### REQUIREMENT
Out of the lines below, please list those that hold the string "JSON".

### PROVIDED RECORDS
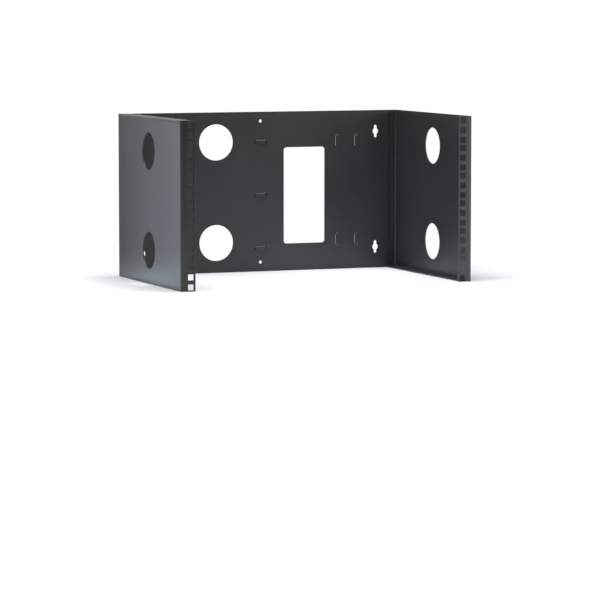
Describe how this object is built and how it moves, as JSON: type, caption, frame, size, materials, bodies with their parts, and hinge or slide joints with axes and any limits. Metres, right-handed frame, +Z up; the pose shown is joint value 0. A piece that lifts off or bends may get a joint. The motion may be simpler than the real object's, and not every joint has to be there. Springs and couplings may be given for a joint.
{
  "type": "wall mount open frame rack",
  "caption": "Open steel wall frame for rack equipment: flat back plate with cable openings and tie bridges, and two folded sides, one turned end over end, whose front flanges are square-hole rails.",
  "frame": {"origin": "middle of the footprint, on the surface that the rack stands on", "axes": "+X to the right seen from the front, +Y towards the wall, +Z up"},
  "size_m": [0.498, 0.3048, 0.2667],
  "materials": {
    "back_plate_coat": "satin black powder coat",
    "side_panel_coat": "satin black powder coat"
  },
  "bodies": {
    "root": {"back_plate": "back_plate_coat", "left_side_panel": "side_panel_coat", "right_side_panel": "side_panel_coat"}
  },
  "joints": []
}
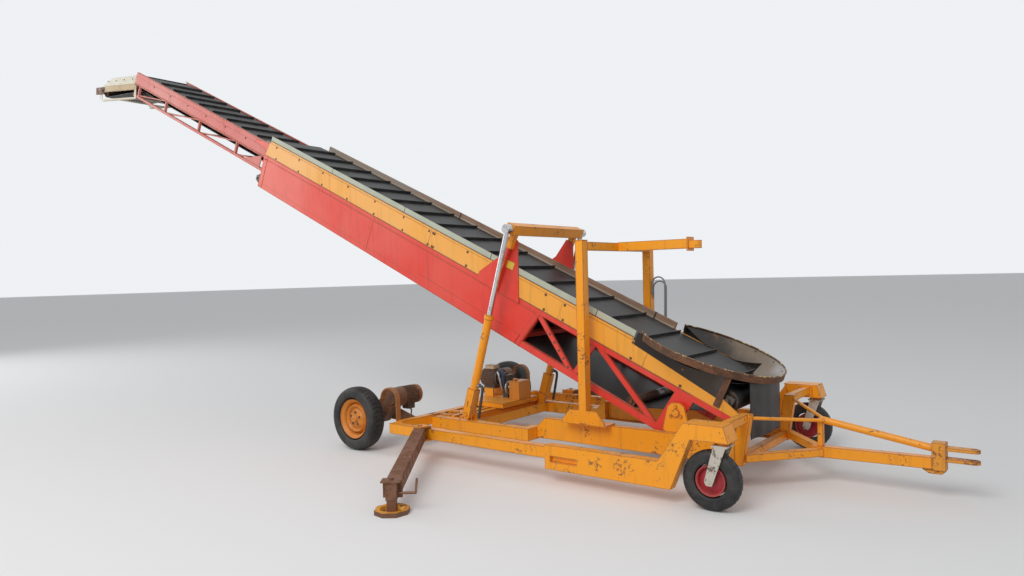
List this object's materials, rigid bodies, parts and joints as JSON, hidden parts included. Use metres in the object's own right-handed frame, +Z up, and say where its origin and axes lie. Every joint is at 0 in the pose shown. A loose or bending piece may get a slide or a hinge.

### RESULT OF THE TASK
Describe how this object is built and how it moves, as JSON: type, caption, frame, size, materials, bodies with their parts, and hinge or slide joints with axes and any limits. Metres, right-handed frame, +Z up; the pose shown is joint value 0. A piece that lifts off or bends may get a joint. The motion may be simpler than the real object's, and not every joint has to be there. Springs and couplings may be given for a joint.
List this object's materials, rigid bodies, parts and joints as JSON, hidden parts included. Use metres in the object's own right-handed frame, +Z up, and say where its origin and axes lie. Every joint is at 0 in the pose shown. A loose or bending piece may get a slide or a hinge.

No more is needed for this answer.